■ **WHAT YOU NEED TO DO**
Extract the first line through the line containing "socket.default_value = value" from the listing below, exactly as written.
--- start DATA EXCERPT ---
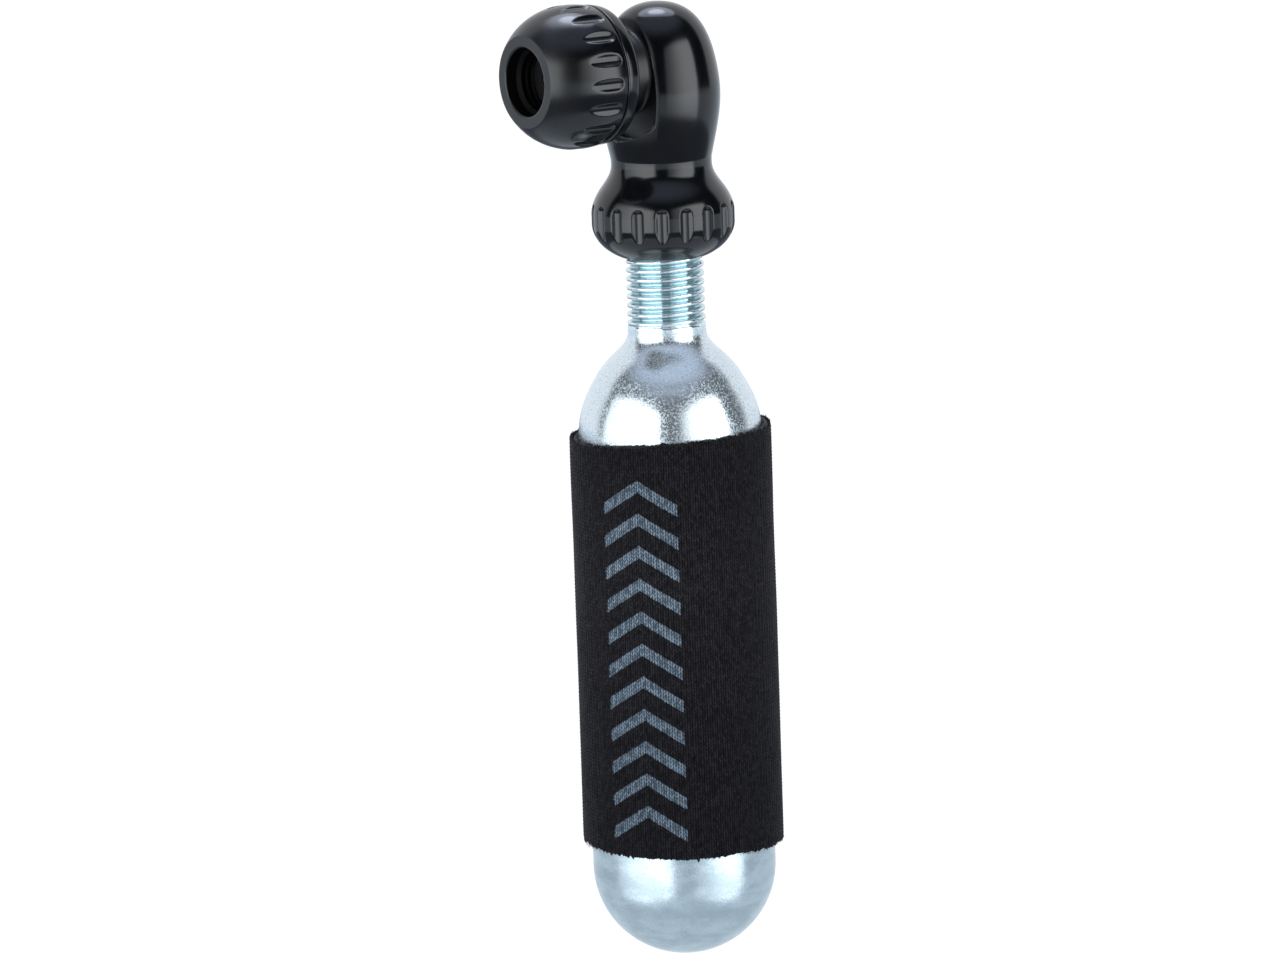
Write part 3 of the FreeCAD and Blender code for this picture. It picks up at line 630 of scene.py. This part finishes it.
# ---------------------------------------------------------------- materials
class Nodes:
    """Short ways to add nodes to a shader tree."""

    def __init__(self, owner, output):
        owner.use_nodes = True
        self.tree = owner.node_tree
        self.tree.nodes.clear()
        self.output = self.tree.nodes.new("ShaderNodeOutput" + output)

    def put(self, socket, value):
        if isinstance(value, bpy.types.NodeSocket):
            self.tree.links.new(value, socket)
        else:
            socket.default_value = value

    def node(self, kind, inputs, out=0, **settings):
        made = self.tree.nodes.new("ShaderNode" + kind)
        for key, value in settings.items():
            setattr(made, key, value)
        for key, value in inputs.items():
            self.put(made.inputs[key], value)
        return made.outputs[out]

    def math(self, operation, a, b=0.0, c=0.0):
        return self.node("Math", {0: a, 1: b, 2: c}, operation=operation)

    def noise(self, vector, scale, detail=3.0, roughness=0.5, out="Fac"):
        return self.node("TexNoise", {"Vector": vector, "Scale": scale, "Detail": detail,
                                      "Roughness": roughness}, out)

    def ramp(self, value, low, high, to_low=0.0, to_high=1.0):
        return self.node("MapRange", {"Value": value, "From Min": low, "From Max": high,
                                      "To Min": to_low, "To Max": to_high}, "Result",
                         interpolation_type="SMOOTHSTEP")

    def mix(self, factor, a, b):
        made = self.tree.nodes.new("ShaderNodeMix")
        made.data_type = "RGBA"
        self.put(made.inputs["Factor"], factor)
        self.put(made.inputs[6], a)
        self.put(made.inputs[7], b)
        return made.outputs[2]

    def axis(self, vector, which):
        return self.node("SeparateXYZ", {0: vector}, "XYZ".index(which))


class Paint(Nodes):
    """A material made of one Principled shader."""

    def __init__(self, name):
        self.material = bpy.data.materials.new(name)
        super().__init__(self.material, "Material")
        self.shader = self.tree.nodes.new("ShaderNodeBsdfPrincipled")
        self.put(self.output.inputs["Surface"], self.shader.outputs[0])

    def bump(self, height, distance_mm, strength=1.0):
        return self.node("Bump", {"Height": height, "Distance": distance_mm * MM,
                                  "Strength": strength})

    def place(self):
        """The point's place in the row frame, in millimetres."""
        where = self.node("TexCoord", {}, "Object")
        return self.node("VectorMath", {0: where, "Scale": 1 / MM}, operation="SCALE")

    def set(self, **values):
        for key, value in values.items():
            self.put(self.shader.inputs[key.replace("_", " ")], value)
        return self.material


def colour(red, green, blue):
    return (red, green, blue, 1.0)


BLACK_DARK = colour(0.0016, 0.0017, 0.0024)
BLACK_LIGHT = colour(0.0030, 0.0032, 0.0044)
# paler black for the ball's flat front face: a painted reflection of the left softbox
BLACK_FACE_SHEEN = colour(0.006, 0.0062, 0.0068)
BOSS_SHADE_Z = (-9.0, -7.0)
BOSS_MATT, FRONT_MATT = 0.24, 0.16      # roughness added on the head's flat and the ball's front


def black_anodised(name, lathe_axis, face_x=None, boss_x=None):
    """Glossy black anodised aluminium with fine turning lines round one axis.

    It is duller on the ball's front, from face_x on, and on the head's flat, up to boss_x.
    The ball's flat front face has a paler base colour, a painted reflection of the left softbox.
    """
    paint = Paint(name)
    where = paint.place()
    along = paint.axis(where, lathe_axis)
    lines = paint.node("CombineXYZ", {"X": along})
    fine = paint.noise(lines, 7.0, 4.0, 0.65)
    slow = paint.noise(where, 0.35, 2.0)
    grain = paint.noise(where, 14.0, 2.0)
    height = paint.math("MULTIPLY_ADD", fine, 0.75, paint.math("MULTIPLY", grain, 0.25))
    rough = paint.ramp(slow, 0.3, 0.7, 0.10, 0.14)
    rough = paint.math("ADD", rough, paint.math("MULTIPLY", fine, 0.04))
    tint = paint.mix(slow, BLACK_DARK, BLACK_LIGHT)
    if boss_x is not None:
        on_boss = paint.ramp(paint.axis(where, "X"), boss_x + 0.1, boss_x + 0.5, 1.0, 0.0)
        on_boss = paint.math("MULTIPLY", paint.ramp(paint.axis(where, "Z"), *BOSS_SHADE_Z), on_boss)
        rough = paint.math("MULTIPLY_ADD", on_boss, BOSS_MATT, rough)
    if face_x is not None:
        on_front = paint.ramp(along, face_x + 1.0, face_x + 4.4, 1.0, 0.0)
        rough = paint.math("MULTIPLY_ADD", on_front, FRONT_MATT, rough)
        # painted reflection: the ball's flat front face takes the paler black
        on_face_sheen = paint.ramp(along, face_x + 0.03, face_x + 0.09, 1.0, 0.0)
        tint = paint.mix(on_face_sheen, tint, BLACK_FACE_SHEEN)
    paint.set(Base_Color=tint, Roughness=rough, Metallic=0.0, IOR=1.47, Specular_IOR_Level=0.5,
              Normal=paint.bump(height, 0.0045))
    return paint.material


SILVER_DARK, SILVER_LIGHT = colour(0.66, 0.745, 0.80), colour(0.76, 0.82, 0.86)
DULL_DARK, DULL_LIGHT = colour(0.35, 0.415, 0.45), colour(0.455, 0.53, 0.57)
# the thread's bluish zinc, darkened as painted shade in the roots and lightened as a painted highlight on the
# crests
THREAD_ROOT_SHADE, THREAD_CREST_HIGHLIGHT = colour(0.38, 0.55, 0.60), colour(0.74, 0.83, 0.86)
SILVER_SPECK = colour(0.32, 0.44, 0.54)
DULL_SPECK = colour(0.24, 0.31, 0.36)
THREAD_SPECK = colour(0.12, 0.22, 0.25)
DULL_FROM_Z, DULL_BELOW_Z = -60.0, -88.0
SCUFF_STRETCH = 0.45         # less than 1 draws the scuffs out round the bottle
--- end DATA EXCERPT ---
■ **SOLUTION**
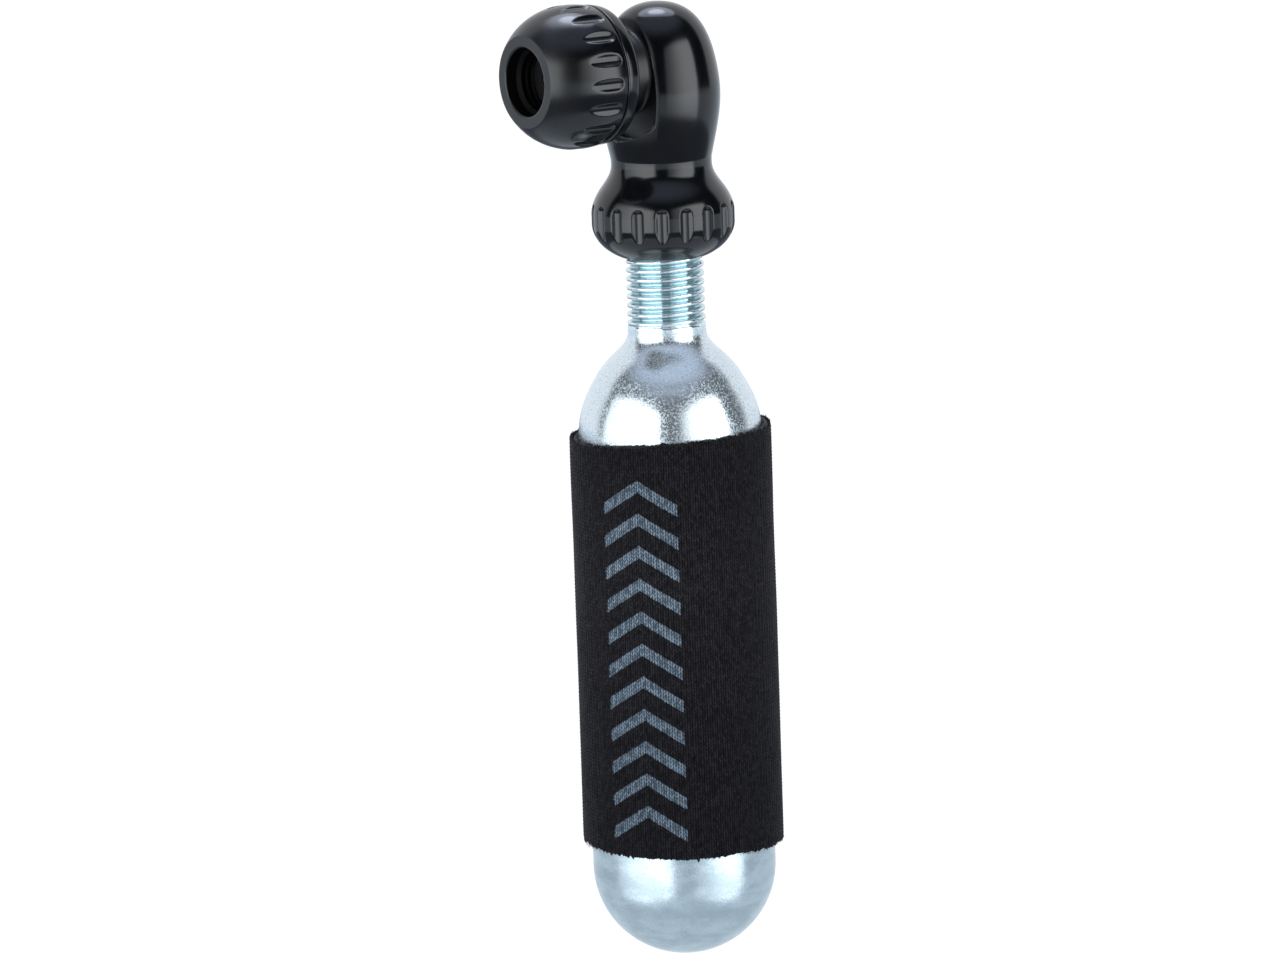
Write part 3 of the FreeCAD and Blender code for this picture. It picks up at line 630 of scene.py. This part finishes it.
# ---------------------------------------------------------------- materials
class Nodes:
    """Short ways to add nodes to a shader tree."""

    def __init__(self, owner, output):
        owner.use_nodes = True
        self.tree = owner.node_tree
        self.tree.nodes.clear()
        self.output = self.tree.nodes.new("ShaderNodeOutput" + output)

    def put(self, socket, value):
        if isinstance(value, bpy.types.NodeSocket):
            self.tree.links.new(value, socket)
        else:
            socket.default_value = value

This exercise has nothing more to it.